At the end of the song, Drake sings in his nasally whine, “I’m not someone you should trust, I know.” So why do we? Why do we feed into the old-fashioned idea of the “good girl” and let him turn listeners against women? It could be because Drake is fun and charismatic. We want to “bounce that shit like woah” because it’s catchy. Tyra Banks acting the part of the crazy bitch and throwing cheesecake at him is funny. Demeaning strippers and ogling them at the same time is easy.
Drake feeds us back the patriarchal bullshit older generations have been spewing for years in a way that seems cool, but still does just as much harm. He has an incredibly radical and one-dimensional way of looking at women. They’re either “good girls” or “bad bitches” (academically known as the Madonna/Whore complex), which I wrote about at University of Oxford. “Good girls” are ones that he can easily manipulate with money and are willing to wait for him while he balls out on tour for the rest of eternity. “Bad bitches” are usually just strippers or women who have a lot of sex. Somehow women are supposed to be both of these at the same time. Spoiler alert: this works out for no one.
A perfect example of this is “Hold On, We’re Going Home,” a hit song from his 2013 album, Nothing was the Same. Drake croons “But you’re a good girl and you know it” while telling her “Just hold on, we’re goin’ home.” In the music video, he rescues his girl from evil mobsters like a true hero. Oh, and she just happens to be dressed in the sexiest white lingerie ever made and pearls — a subtle hint at innocence that says she still puts out. The perfect Madonna/Whore.
Good girls and bad bitches come up in almost every song of Drake’s discography. You’ll see Drake go through cycles where he thinks he’s found his good girl like in “Hold On, We’re Going Home,” then when it goes wrong his lyrics turn to bitter rants like in “Hotline Bling.”
Drake also uses women’s financial situations to manipulate their relationship. He loves buying them things. “Take you to the mall and get you a new outfit” is repeated in “Child’s Play,” along with the line “I give Chanel out like a hug, I know.” He sings “I bought this one a purse, I bought this one a truck / I bought this one a house, I bought this one a mall,” in If You’re Reading This It’s Too Late’s “Energy.” But then, he flips the switch when he realizes he doesn’t have his good girl — all of a sudden they’re just using him for his money.
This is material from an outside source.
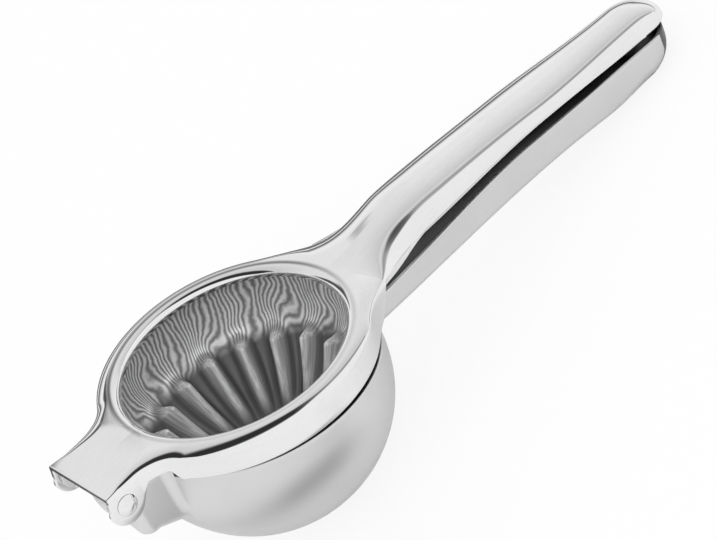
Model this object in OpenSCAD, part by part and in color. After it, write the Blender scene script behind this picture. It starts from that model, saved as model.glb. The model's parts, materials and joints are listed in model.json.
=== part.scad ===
// Hinged lemon squeezer. Two stamped arms turn on one riveted pin: the upper arm carries a ribbed
// press cup in a ring, the lower arm carries the juice bowl. Everything is first drawn in the ring's
// own frame (+X from hinge to handle, ring's top at z = 0, centre of its hole at the origin), then
// laid down on its bowl and its lower handle's end.

/* [Ring] */
// Radius of the hole in the upper arm's ring
hole_r = 31.3; // [28:0.1:36]
// Width of the land from the hole to the inside of the skirt
ring_land = 5.6; // [4.8:0.1:7]
// Thickness of the upper arm's sheet
arm_sheet = 1.2; // [0.8:0.1:1.5]
// Depth of the skirt, from the ring's top to its lower edge
skirt_depth = 9; // [7.5:0.5:12]
// Width of the sloping shoulder outside the land
ring_round = 3.4; // [2.6:0.1:3.8]
// Height by which that shoulder falls to the skirt
ring_fall = 2; // [1.6:0.1:2.4]
// Width over which the sheet is rolled down into a lip at the hole
lip_round = 2.1; // [1.7:0.1:2.6]
// Drop of the sheet's top at the hole's rim
lip_fall = 1.8; // [1:0.1:2.2]
// Depth of the lip's lower edge below the ring's top
lip_deep = 2.6; // [2.4:0.1:3.2]

/* [Press cup] */
// Thickness of the press cup's sheet
cup_sheet = 1.0; // [0.7:0.1:1.3]
// Gap between the press cup and the skirt around it
cup_gap = 0.6; // [0.3:0.1:1]
// Height of the press cup's straight band under the ring
cup_band = 4.3; // [3:0.1:6]
// Number of pressed ribs
rib_count = 18; // [10:1:20]
// Height of a rib at its top end
rib_height = 6.8; // [2:0.2:7.4]
// Half width of a rib at its foot
rib_half = 2.9; // [2:0.1:3.5]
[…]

In “Child’s Play,” he treats who he thinks is his good girl to a nice (if Cheesecake Factory is what you consider “nice”) dinner. When she catches him texting other women and throws a fit, she’s too hood for him. He blames her for acting out and threatens, “Don’t make me take you back to the hood.” Good girls don’t make a scene, even if her man is cheating. So now she’s just using him for free dinners at Cheesecake Factory and rides in his Bugatti. She’s a crazy bitch that doesn’t mean anything to him if she’s not easily controlled.
If he can’t get a good girl, Drake will, of course, turn to bad bitches. The music video depicts strippers doing their thing, but what’s supposed to be funny about it is the fact that Texas Hammer Jr. is basically taking all of their money and they’re just supposed to be cool with it so they can strip for Drake.
If you think you can’t date girls because they’re crazy and think strippers are fun but are also worthless and sleazy, then you’ve got a Madonna/Whore complex problem. Yes, Drake is fun and catchy, but if we keep letting him dominate charts it means we’re taking at least part of what he says seriously. Stand up for what you know is right; don’t be afraid to throw some cheesecake and make a scene over it.